Я ушел из хора, но от появлений перед аудиторией меня это не избавило, тем более что тревожность усиливалась и мое понимание «аудитории» расширялось. На следующий год, в седьмом классе, я выступал с докладом на уроке естествознания у мистера Ханта. Темой доклада, исходя из своих фобий, я выбрал биологические механизмы пищевого отравления. И когда я вышел к доске, на меня накатило головокружение и тошнота. Запинаясь, я продрался через первые фразы, но потом смог лишь пропищать жалобно: «Мне плохо». Мистер Хант усадил меня на место. «Может, он отравился?» – пошутил кто-то из одноклассников, и все захохотали, а я залился краской стыда.
Несколько лет спустя я выиграл юношеский теннисный турнир в местном клубе. Кубки вручали после состязаний, на праздничном банкете. От меня требовалось всего-навсего выйти на возвышение, когда назовут мое имя, пожать руку организатору турнира, улыбнуться в камеру и вернуться за стол. Даже говорить ничего не надо.

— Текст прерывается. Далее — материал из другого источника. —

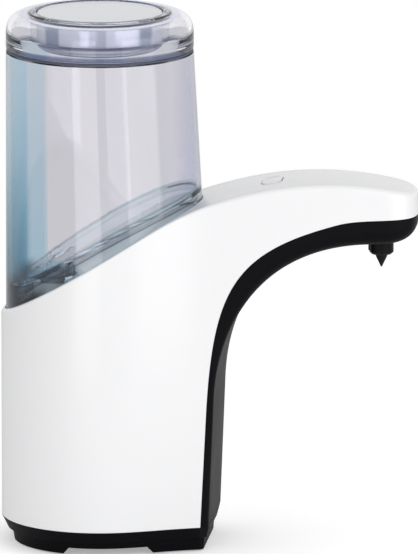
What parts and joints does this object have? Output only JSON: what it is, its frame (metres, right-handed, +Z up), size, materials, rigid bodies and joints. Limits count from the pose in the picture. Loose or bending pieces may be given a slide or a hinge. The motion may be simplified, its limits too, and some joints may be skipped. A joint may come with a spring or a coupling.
{
  "type": "automatic soap dispenser",
  "caption": "Counter-top automatic soap dispenser: white housing with a curved arm, black front strip and base, clear leaning tank with a lid, hand sensor and a small gear pump.",
  "frame": {"origin": "centre of the footprint of the whole object, on the surface that it stands on", "axes": "+X from the tank towards the arm's tip, +Z up, +Y to the left side seen from the back"},
  "size_m": [0.179, 0.085, 0.23],
  "materials": {
    "white_plastic": "gloss moulded",
    "black_plastic": "satin moulded",
    "dark_plastic": "moulded",
    "clear_plastic": "clear moulded",
    "satin_plastic": "satin",
    "rubber": "matte",
    "silicone": "matte",
    "inner_plastic": "moulded",
    "steel": "plated",
    "motor_can": "plated",
    "cell_jacket": "printed jacket, no print",
    "board": "lacquered board",
    "dark_window": "dark infrared window"
  },
  "bodies": {
    "housing": {"housing_shell": "white_plastic", "front_cover": "black_plastic", "base_tray": "black_plastic", "rubber_foot_1": "rubber", "rubber_foot_2": "rubber", "rubber_foot_3": "rubber", "rubber_foot_4": "rubber", "base_screw_1": "steel", "base_screw_2": "steel", "base_screw_3": "steel", "base_screw_4": "steel", "battery_box": "inner_plastic", "battery_cell_1": "cell_jacket", "battery_cell_2": "cell_jacket", "battery_cell_3": "cell_jacket", "battery_cell_4": "cell_jacket", "roof_contact_bridge": "steel", "roof_contact_plus": "steel", "roof_contact_minus": "steel", "main_board": "board", "control_chip": "dark_plastic", "capacitor": "motor_can", "chassis": "inner_plastic", "motor": "motor_can", "pump_body": "inner_plastic", "pump_cover": "inner_plastic", "pump_screw_1": "steel", "pump_screw_2": "steel", "inlet_hose": "silicone", "outlet_hose": "silicone", "outlet_gasket": "rubber", "button_spring": "steel", "button_board": "board", "button_switch": "dark_plastic", "nozzle_collar": "black_plastic", "nozzle_valve": "silicone", "sensor_window": "dark_window", "sensor_board": "board", "sensor_emitter": "dark_plastic", "sensor_receiver": "dark_plastic"},
    "tank": {"soap_tank": "clear_plastic", "outlet_spigot": "inner_plastic", "outlet_nut": "inner_plastic", "outlet_cap": "inner_plastic", "outlet_spring": "steel"},
    "lid": {"tank_lid": "clear_plastic", "lid_seal": "rubber", "lid_insert": "satin_plastic"},
    "plunger": {"outlet_plunger": "inner_plastic"},
    "button": {"power_button": "white_plastic"},
    "rotor": {"motor_shaft": "steel", "drive_gear": "inner_plastic"},
    "idler": {"idler_gear": "inner_plastic"},
    "door": {"battery_door": "black_plastic", "door_contact_1": "steel", "door_contact_2": "steel"}
  },
  "joints": [
    {"name": "tank_lift", "type": "slide", "parent": "housing", "child": "tank", "axis": [0, 0, 1], "range_m": [0, 0.12]},
    {"name": "lid_lift", "type": "slide", "parent": "tank", "child": "lid", "axis": [0, 0, 1], "range_m": [0, 0.03]},
    {"name": "plunger_press", "type": "slide", "parent": "tank", "child": "plunger", "axis": [0, 0, 1], "range_m": [0, 0.002], "stiffness_N_per_m": 100, "springref_m": -0.003, "deforming": ["outlet_spring"]},
    {"name": "button_press", "type": "slide", "parent": "housing", "child": "button", "axis": [0, 0, -1], "range_m": [0, 0.001], "stiffness_N_per_m": 300, "springref_m": -0.003, "deforming": ["button_spring"]},
    {"name": "motor_spin", "type": "hinge", "parent": "housing", "child": "rotor", "pos_m": [-0.021, 0, 0.0602], "axis": [0, 0, 1], "continuous": true},
    {"name": "idler_spin", "type": "hinge", "parent": "housing", "child": "idler", "pos_m": [-0.009, 0, 0.0602], "axis": [0, 0, 1], "continuous": true},
    {"name": "door_swing", "type": "hinge", "parent": "housing", "child": "door", "pos_m": [-0.06675, 0, 0.0065], "axis": [0, 1, 0], "range_deg": [0, 100]}
  ],
  "couplings": [
    {"joint": "idler_spin", "follows": "motor_spin", "ratio": -1}
  ]
}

Однако слушая, как поочередно вызывают представителей других возрастных групп, я начал дрожать и покрываться потом. Мысль, что сейчас все будут на меня смотреть, приводила в ужас, я не сомневался, что обязательно как-нибудь опозорюсь. За несколько минут до своей очереди я выскользнул через заднюю дверь и скрылся в подвальном туалете, откуда вышел лишь несколько часов спустя, когда банкет уже должен был закончиться. (Подобные крайности избегания среди социофобов не редкость. Мне попадался в медицинской литературе случай одной женщины, которая сказалась больной, чтобы не идти на корпоративный вечер, где ее должны были наградить за выдающиеся успехи, настолько ее пугала перспектива оказаться в центре внимания. Когда она пришла на работу, сослуживцы попытались устроить в ее честь более скромное празднование в узком кругу – она уволилась, чтобы не присутствовать.)
Как-то в университете я подал заявку на научную стипендию, для которой требовалось пройти собеседование перед комиссией из десятка преподавателей (большинство к тому моменту были мне уже знакомы). Перед заседанием мы вполне непринужденно болтали, но когда собеседование началось и мне задали первый официальный вопрос, грудь сдавило и слова застряли в горле. Я сидел, молча шевеля губами, будто рыба или детеныш-сосунок. Когда голос прорезался, я, извинившись, выскочил из комнаты, чувствуя спиной озадаченные взгляды комиссии, и на этом все закончилось.
Напасть эта, к сожалению, никуда не делась и во взрослом возрасте. Она влекла за собой как позорные катастрофы (уход со сцены посреди фразы во время выступления), так и десятки случаев на грани (спазмы в груди во время телеэфиров; лекции и интервью, на которых в глазах начинало плыть, к горлу подступала тошнота, а речь становилась невнятной). Каким-то образом во время этих пограничных случаев мне удавалось побороть себя и продолжить. И тем не менее каждый раз, даже когда все вроде бы идет хорошо, я словно скольжу по лезвию бритвы между успехом и провалом, триумфом и позором – между оправданием своего существования и подтверждением своей полной никчемности.
Людей волнуют не сами вещи, а мнение о вещах.
Эпиктет. О тревоге (I в.)
Почему мой организм ведет себя в подобных ситуациях таким предательским образом?